NOTE: The query above is quite simplifiedas there are a large amount of other details that COULD be (and commonly ARE) evaluated to get a better idea of what's going on with IO requests. For more info see Books Online.

In terms of evaluating file stall metrics, an ideally suited server (or I/O subsystem) will show latencies of 0-8ms for reads and writes against data files, and 0-4ms for writes and reads against log files. And while 0ms might seem to be an impossible feat, the reality is that an I/O subsystem with plenty of spindles AND cache can very regularly hold its own at 0-2ms even over long periods of time.

Many production systems, however, don't quite find themselves in the range of the ideal 0-8ms and 0-4ms specified above. And, to that end, servers running in/around 10-20ms can commonly 'handle themselves' just fine in MANY (not all) cases. Otherwise, as numbers start climbing up and above the, say, 20ms range on a repeated basis it's either time to start tuning indexes and code as needed or throwing more hardware at your workload in many cases.

Caveat: Aggregate Numbers Can be Misleading

All that said, I've got some clients with what I'd call finely tuned servers whose file stall metrics commonly climb above 100ms, 500ms, and even—occasionally, 2000ms (or two full seconds) across multiple databases on the same server—yet I'm NOT worried about disk performance on their systems at all.

On the surface it sounds crazy for me to say that average stalls of a tenth-of-a-second, a half-of-a-second, or even two full seconds against multiple databases would be 'fine.' But, when you consider that these are aggregate numbers—or metrics collected over long periods of time, this means that IO saturation at certain points or times during the day can dramatically inflate stall numbers. (Note that I'm NOT saying that the numbers are incorrect or invalid—LONG stalls are, indeed, accurately inflating these metrics. Instead, I'm stating that when carefully analyzed, these numbers MIGHT not be a problem in SOME environments.)
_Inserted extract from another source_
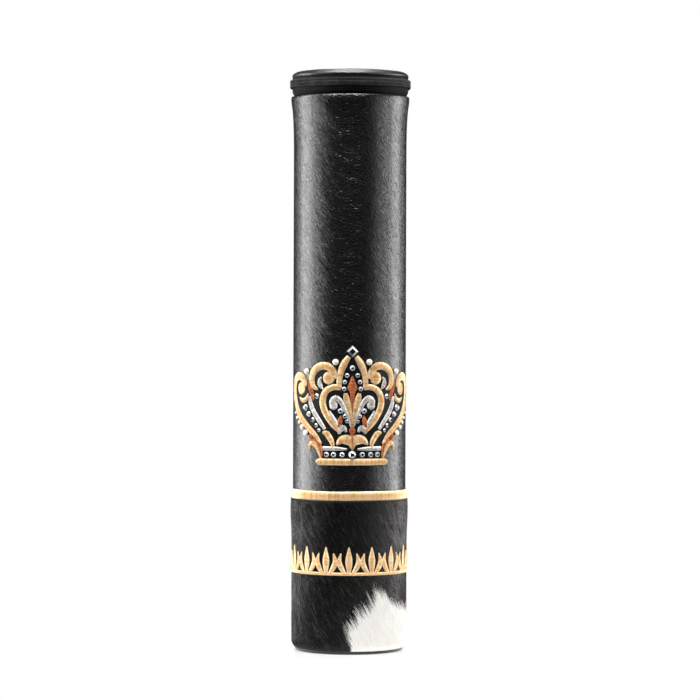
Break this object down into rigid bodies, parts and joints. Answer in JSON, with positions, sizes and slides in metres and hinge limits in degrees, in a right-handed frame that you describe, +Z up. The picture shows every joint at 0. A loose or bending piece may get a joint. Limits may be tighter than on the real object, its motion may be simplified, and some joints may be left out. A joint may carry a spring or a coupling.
{
  "type": "megillah case",
  "caption": "Upright round case for a scroll, in black leather and hair-on hide, with an embroidered crown and a hinged zip-round lid.",
  "frame": {"origin": "middle of the base, on the surface that the case stands on", "axes": "+Z up along the case's axis, the front with the crown faces -Y, the lid's hinge is at +Y"},
  "size_m": [0.087, 0.0863, 0.417],
  "materials": {
    "black_leather": "semi-gloss black leather with a fine crease grain",
    "cowhide": "hair-on cowhide, black with a white patch",
    "gold_thread": "gold satin-stitch embroidery, raised",
    "silver_thread": "silver satin-stitch embroidery, raised",
    "copper_thread": "copper satin-stitch embroidery, raised",
    "black_thread": "black embroidery ground, matt",
    "rhinestone": "clear faceted stone with a foiled back",
    "pearl": "ivory pearl bead, glossy",
    "zip_tape": "woven black zip tape, matt",
    "zip_coil": "black nylon coil, satin",
    "zip_metal": "dark plated zinc alloy, polished",
    "lining_cloth": "black brushed lining cloth, matt",
    "board": "rolled grey-brown board, matt",
    "foam": "soft foam padding, matt"
  },
  "bodies": {
    "case": {"base_cover": "black_leather", "base_board": "board", "base_pad": "lining_cloth", "core_tube": "board", "body_lining": "lining_cloth", "leather_sleeve": "black_leather", "hide_sleeve": "cowhide", "gold_band": "gold_thread", "body_zip_tape": "zip_tape", "body_zip_coil": "zip_coil", "hinge_tab": "black_leather", "crown_outer_scroll_left": "gold_thread", "crown_inner_scroll_left": "gold_thread", "crown_arch_left": "gold_thread", "crown_crescent_left": "gold_thread", "crown_hook_left": "gold_thread", "crown_small_leaf_left": "gold_thread", "crown_silver_scroll_left": "silver_thread", "crown_silver_ribbon_left": "silver_thread", "crown_silver_strip_left": "silver_thread", "crown_copper_spike_left": "copper_thread", "crown_lower_leaf_left": "copper_thread", "crown_pearl_left_1": "pearl", "crown_pearl_left_2": "pearl", "crown_outer_scroll_right": "gold_thread", "crown_inner_scroll_right": "gold_thread", "crown_arch_right": "gold_thread", "crown_crescent_right": "gold_thread", "crown_hook_right": "gold_thread", "crown_small_leaf_right": "gold_thread", "crown_silver_scroll_right": "silver_thread", "crown_silver_ribbon_right": "silver_thread", "crown_silver_strip_right": "silver_thread", "crown_copper_spike_right": "copper_thread", "crown_lower_leaf_right": "copper_thread", "crown_pearl_right_1": "pearl", "crown_pearl_right_2": "pearl", "crown_leaf_pair": "gold_thread", "crown_lotus": "gold_thread", "crown_base_bar": "gold_thread", "crown_copper_flame": "copper_thread", "crown_bud": "copper_thread", "crown_jewel_band": "black_thread", "crown_top_stone": "rhinestone", "crown_band_stone_1": "rhinestone", "crown_band_stone_2": "rhinestone", "crown_band_stone_3": "rhinestone", "crown_band_stone_4": "rhinestone", "crown_band_stone_5": "rhinestone", "crown_band_stone_6": "rhinestone", "crown_band_stone_7": "rhinestone", "frieze": "gold_thread"},
    "lid": {"lid_cover": "black_leather", "lid_board": "board", "lid_foam": "foam", "lid_lining": "lining_cloth", "lid_zip_tape": "zip_tape", "lid_zip_coil": "zip_coil"},
    "slider": {"slider_body": "zip_metal"},
    "pull": {"pull_tab": "zip_metal"}
  },
  "joints": [
    {"name": "lid_hinge", "type": "hinge", "parent": "case", "child": "lid", "pos_m": [0, 0.043, 0.4056], "axis": [-1, 0, 0], "range_deg": [0, 120], "deforming": ["hinge_tab"]},
    {"name": "slider_travel", "type": "hinge", "parent": "case", "child": "slider", "pos_m": [0, 0, 0.4056], "axis": [0, 0, -1], "range_deg": [0, 266], "deforming": ["body_zip_coil", "lid_zip_coil"]},
    {"name": "pull_swing", "type": "hinge", "parent": "slider", "child": "pull", "pos_m": [0.03361, 0.03134, 0.4056], "axis": [0, 0, 1], "range_deg": [0, 160]}
  ]
}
So, for example, with one of these clients in question, a large number of maintenance routines (both in terms of backups, index defrags/rebuilds, stats maintenance, and then a HOST of aggressive 'business jobs' running late at night (on a heavily-used multi-tenant system)) cause some decent, and ugly, bottlenecks against the underlying I/O subsystem. But, in this case, the bottlenecks are all against the data files (as there's a lot of row-by-row processing in larger tables as well as a gob of deletions from larger and older auditing tables) and so the sluggishness really isn't a problem. At all.

Of course, if the jobs took too long to complete or weren't completing within their specified 'maintenance window' then this would require some additional effort or hardware. But until then, if the IO subsystem is getting 'worked' fairly hard every night but stays fast and responsive during the day, that happens to work fine for this particular workload.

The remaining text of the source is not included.